In default configuration of Spreadsheet::ParseXLSX, whenever we call Spreadsheet::ParseXLSX->new()->parse('user_input_file.xlsx')
, we'd be vulnerable for XXE vulnerability if the XLSX file that we are parsing is from user input.
Download the following files:
- PoC for loading
/etc/passwd
: https://poc.drstra.in/parsexlsx-0c7977b1d40b/read.xlsx - PoC for triggering Denial of Service: https://poc.drstra.in/parsexlsx-0c7977b1d40b/dos.xlsx
Run the below code with perl: perl vulnerable_server.pm
(remember to place the vulnerable_server.pm
in the same directory with read.xlsx
).
# vulnerable_server.pm
use Spreadsheet::ParseXLSX;
my $parser = Spreadsheet::ParseXLSX->new();
my $workbook = $parser->parse('read.xlsx');
# my $workbook = $parser->parse('dos.xlsx');
my $worksheet = $workbook->worksheet(0);
my ($row_min, $row_max) = $worksheet->row_range;
my ($col_min, $col_max) = $worksheet->col_range;
my $data = [];
for my $r ($row_min ... $row_max) {
my $cell = $worksheet->get_cell($r, $col_min);
my $length = length $cell;
if ($length != 0) {
push @$data, $cell->value;
}
}
foreach (@$data) {
print "$_\n";
}
After running the code, you should see that it loads to /etc/passwd
into our $data
variable. This behavior is troublesome for servers that load xlsx file from users, and then the server tries to store those data into their database. This would cause the /etc/passwd
to be stored into the database and potentially be read by the user if there is some kind of feature to read database.

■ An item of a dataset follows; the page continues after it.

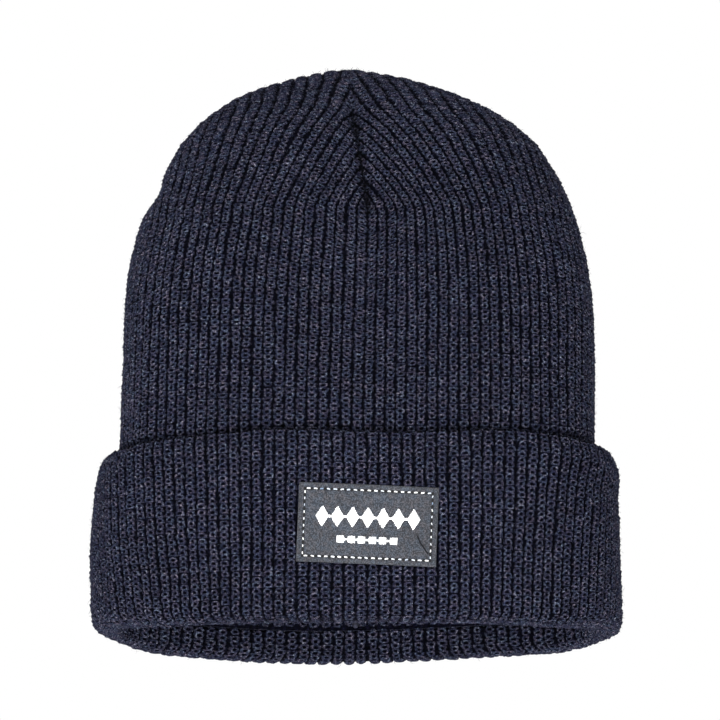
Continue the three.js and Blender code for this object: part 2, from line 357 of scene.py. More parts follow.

1: calling $parser->parse('read.xlsx')
; trigger the following code: https://github.com/doy/spreadsheet-parsexlsx/blob/master/lib/Spreadsheet/ParseXLSX.pm#L66
2: eventually, it will hit the function $self->_parse_workbook
at: https://github.com/doy/spreadsheet-parsexlsx/blob/master/lib/Spreadsheet/ParseXLSX.pm#L107
3: within $self->_parse_workbook
, it will eventually leads to $self->_parse_sheet
function: https://github.com/doy/spreadsheet-parsexlsx/blob/master/lib/Spreadsheet/ParseXLSX.pm#L188
4: $self->_parse_sheet
eventually leads to $self->_new_twig
: https://github.com/doy/spreadsheet-parsexlsx/blob/master/lib/Spreadsheet/ParseXLSX.pm#L229
5: $self->_new_twig
will call an outer library XML::Twig->new
: https://github.com/doy/spreadsheet-parsexlsx/blob/master/lib/Spreadsheet/ParseXLSX.pm#L1126
We can read the documentation of XML::Twig at: https://metacpan.org/pod/XML::Twig#no_xxe , you should see that it supports an option called no_xxe that should eliminate the XXE vulnerability if we toggle this option. However, by default the Spreadsheet::ParseXLSX library forgot to use this option, which causes it to have XXE vulnerability in default configuration.
- We could completely disable the XXE feature of XML::Twig by always set
no_xxe
to true - Or we could create an option to allow users to enable XXE or not, in security perspective the default must be
no_xxe = true
, whoever try to toggle the XXE option is responsible for their behavior if there are any security incident.
CVE-2024-23525 was assigned for the XXE vuln